==== LISTING ====
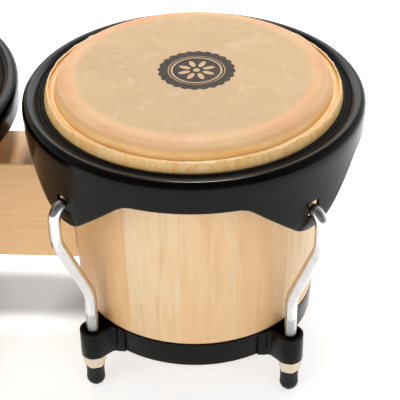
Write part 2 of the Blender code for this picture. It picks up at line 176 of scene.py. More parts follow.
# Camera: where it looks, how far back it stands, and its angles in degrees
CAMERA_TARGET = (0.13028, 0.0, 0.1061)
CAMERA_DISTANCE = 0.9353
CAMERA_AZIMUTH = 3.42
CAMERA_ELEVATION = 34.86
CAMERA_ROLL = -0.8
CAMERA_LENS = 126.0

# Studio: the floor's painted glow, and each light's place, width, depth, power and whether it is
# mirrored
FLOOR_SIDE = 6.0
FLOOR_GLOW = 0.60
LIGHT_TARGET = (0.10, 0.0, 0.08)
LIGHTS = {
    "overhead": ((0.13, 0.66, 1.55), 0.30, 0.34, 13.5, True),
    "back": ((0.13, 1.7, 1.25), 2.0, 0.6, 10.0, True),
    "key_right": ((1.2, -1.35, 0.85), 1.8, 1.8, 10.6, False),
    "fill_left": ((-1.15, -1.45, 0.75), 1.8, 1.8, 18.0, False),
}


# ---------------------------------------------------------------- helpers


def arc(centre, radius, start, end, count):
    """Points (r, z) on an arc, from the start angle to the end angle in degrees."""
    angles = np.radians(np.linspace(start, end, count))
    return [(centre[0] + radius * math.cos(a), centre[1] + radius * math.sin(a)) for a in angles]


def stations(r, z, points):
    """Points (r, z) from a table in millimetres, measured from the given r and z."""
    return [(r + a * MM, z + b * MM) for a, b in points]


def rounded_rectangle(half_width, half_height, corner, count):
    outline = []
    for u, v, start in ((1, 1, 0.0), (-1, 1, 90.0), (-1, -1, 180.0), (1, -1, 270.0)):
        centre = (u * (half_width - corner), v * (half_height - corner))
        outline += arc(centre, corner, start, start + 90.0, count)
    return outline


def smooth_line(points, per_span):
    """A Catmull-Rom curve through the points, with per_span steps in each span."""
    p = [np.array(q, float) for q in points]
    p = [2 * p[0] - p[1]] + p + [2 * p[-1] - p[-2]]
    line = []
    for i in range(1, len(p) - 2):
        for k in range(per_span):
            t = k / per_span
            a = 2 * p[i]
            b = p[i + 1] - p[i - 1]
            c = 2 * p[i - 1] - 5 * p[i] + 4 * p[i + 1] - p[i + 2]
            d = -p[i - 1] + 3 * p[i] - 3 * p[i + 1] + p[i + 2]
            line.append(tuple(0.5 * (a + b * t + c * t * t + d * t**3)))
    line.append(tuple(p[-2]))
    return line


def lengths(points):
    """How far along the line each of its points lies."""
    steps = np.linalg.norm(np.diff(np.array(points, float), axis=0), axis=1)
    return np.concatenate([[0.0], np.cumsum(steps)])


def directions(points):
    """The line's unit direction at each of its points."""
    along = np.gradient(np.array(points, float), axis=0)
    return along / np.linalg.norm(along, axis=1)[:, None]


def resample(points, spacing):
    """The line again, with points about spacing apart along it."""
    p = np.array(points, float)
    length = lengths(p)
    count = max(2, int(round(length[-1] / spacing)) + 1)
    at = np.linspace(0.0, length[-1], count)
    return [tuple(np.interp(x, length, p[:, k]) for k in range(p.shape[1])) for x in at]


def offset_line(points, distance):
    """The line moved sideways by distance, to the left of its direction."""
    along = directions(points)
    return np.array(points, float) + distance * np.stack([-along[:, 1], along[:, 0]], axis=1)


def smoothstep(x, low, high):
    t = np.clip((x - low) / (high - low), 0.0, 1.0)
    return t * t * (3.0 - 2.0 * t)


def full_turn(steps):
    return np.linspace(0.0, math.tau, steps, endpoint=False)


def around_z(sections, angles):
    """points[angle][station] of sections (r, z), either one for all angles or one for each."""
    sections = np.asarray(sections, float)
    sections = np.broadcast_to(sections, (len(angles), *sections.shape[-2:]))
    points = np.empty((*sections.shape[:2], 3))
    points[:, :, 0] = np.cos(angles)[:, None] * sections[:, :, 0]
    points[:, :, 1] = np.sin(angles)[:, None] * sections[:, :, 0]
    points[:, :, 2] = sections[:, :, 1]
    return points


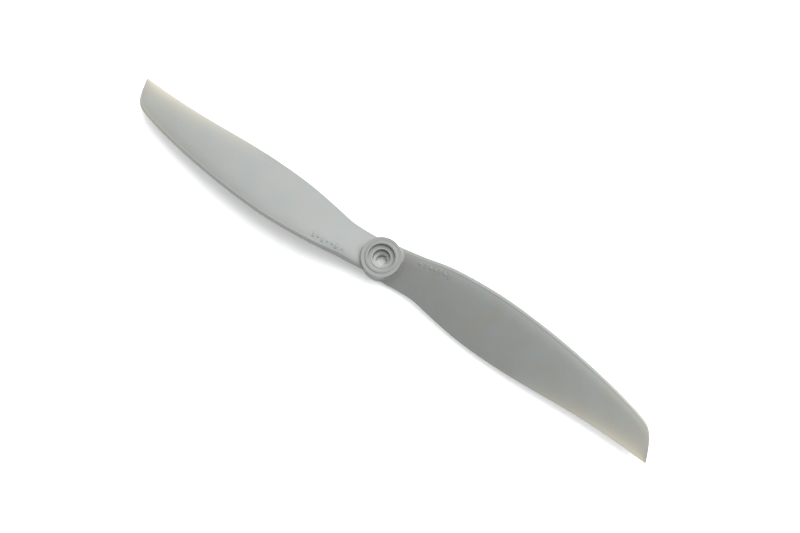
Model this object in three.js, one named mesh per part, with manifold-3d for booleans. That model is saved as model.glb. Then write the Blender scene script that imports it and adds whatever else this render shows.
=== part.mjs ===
====
* PROBLEM *
Extract each entry in full and write it down exactly.

* PROBLEM SOLUTION *
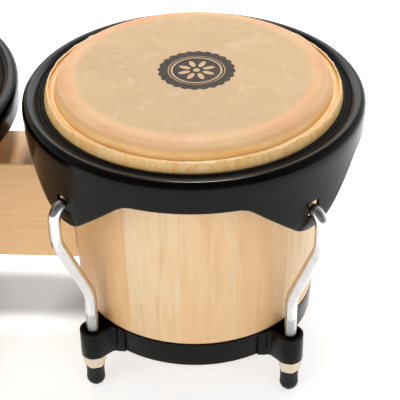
Write part 2 of the Blender code for this picture. It picks up at line 176 of scene.py. More parts follow.
# Camera: where it looks, how far back it stands, and its angles in degrees
CAMERA_TARGET = (0.13028, 0.0, 0.1061)
CAMERA_DISTANCE = 0.9353
CAMERA_AZIMUTH = 3.42
CAMERA_ELEVATION = 34.86
CAMERA_ROLL = -0.8
CAMERA_LENS = 126.0

# Studio: the floor's painted glow, and each light's place, width, depth, power and whether it is
# mirrored
FLOOR_SIDE = 6.0
FLOOR_GLOW = 0.60
LIGHT_TARGET = (0.10, 0.0, 0.08)
LIGHTS = {
    "overhead": ((0.13, 0.66, 1.55), 0.30, 0.34, 13.5, True),
    "back": ((0.13, 1.7, 1.25), 2.0, 0.6, 10.0, True),
    "key_right": ((1.2, -1.35, 0.85), 1.8, 1.8, 10.6, False),
    "fill_left": ((-1.15, -1.45, 0.75), 1.8, 1.8, 18.0, False),
}


# ---------------------------------------------------------------- helpers


def arc(centre, radius, start, end, count):
    """Points (r, z) on an arc, from the start angle to the end angle in degrees."""
    angles = np.radians(np.linspace(start, end, count))
    return [(centre[0] + radius * math.cos(a), centre[1] + radius * math.sin(a)) for a in angles]


def stations(r, z, points):
    """Points (r, z) from a table in millimetres, measured from the given r and z."""
    return [(r + a * MM, z + b * MM) for a, b in points]


def rounded_rectangle(half_width, half_height, corner, count):
    outline = []
    for u, v, start in ((1, 1, 0.0), (-1, 1, 90.0), (-1, -1, 180.0), (1, -1, 270.0)):
        centre = (u * (half_width - corner), v * (half_height - corner))
        outline += arc(centre, corner, start, start + 90.0, count)
    return outline


def smooth_line(points, per_span):
    """A Catmull-Rom curve through the points, with per_span steps in each span."""
    p = [np.array(q, float) for q in points]
    p = [2 * p[0] - p[1]] + p + [2 * p[-1] - p[-2]]
    line = []
    for i in range(1, len(p) - 2):
        for k in range(per_span):
            t = k / per_span
            a = 2 * p[i]
            b = p[i + 1] - p[i - 1]
            c = 2 * p[i - 1] - 5 * p[i] + 4 * p[i + 1] - p[i + 2]
            d = -p[i - 1] + 3 * p[i] - 3 * p[i + 1] + p[i + 2]
            line.append(tuple(0.5 * (a + b * t + c * t * t + d * t**3)))
    line.append(tuple(p[-2]))
    return line


def lengths(points):
    """How far along the line each of its points lies."""
    steps = np.linalg.norm(np.diff(np.array(points, float), axis=0), axis=1)
    return np.concatenate([[0.0], np.cumsum(steps)])


def directions(points):
    """The line's unit direction at each of its points."""
    along = np.gradient(np.array(points, float), axis=0)
    return along / np.linalg.norm(along, axis=1)[:, None]


def resample(points, spacing):
    """The line again, with points about spacing apart along it."""
    p = np.array(points, float)
    length = lengths(p)
    count = max(2, int(round(length[-1] / spacing)) + 1)
    at = np.linspace(0.0, length[-1], count)
    return [tuple(np.interp(x, length, p[:, k]) for k in range(p.shape[1])) for x in at]


def offset_line(points, distance):
    """The line moved sideways by distance, to the left of its direction."""
    along = directions(points)
    return np.array(points, float) + distance * np.stack([-along[:, 1], along[:, 0]], axis=1)


def smoothstep(x, low, high):
    t = np.clip((x - low) / (high - low), 0.0, 1.0)
    return t * t * (3.0 - 2.0 * t)


def full_turn(steps):
    return np.linspace(0.0, math.tau, steps, endpoint=False)


def around_z(sections, angles):
    """points[angle][station] of sections (r, z), either one for all angles or one for each."""
    sections = np.asarray(sections, float)
    sections = np.broadcast_to(sections, (len(angles), *sections.shape[-2:]))
    points = np.empty((*sections.shape[:2], 3))
    points[:, :, 0] = np.cos(angles)[:, None] * sections[:, :, 0]
    points[:, :, 1] = np.sin(angles)[:, None] * sections[:, :, 0]
    points[:, :, 2] = sections[:, :, 1]
    return points


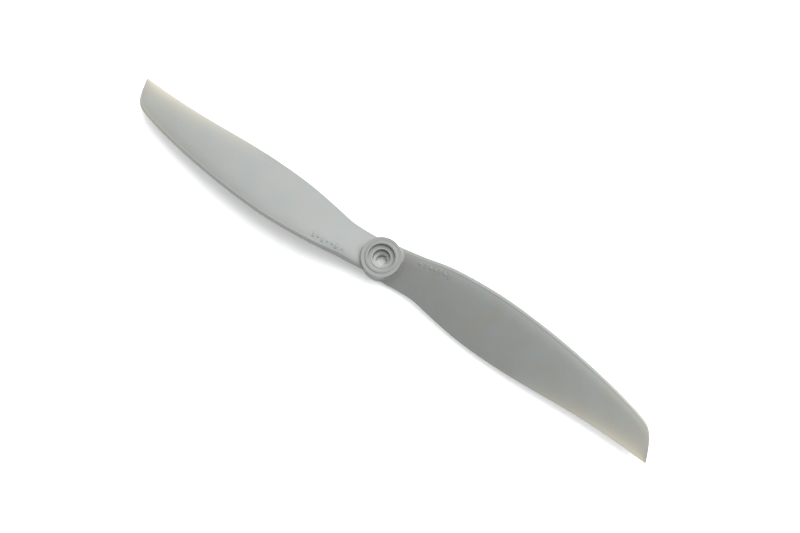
Model this object in three.js, one named mesh per part, with manifold-3d for booleans. That model is saved as model.glb. Then write the Blender scene script that imports it and adds whatever else this render shows.
=== part.mjs ===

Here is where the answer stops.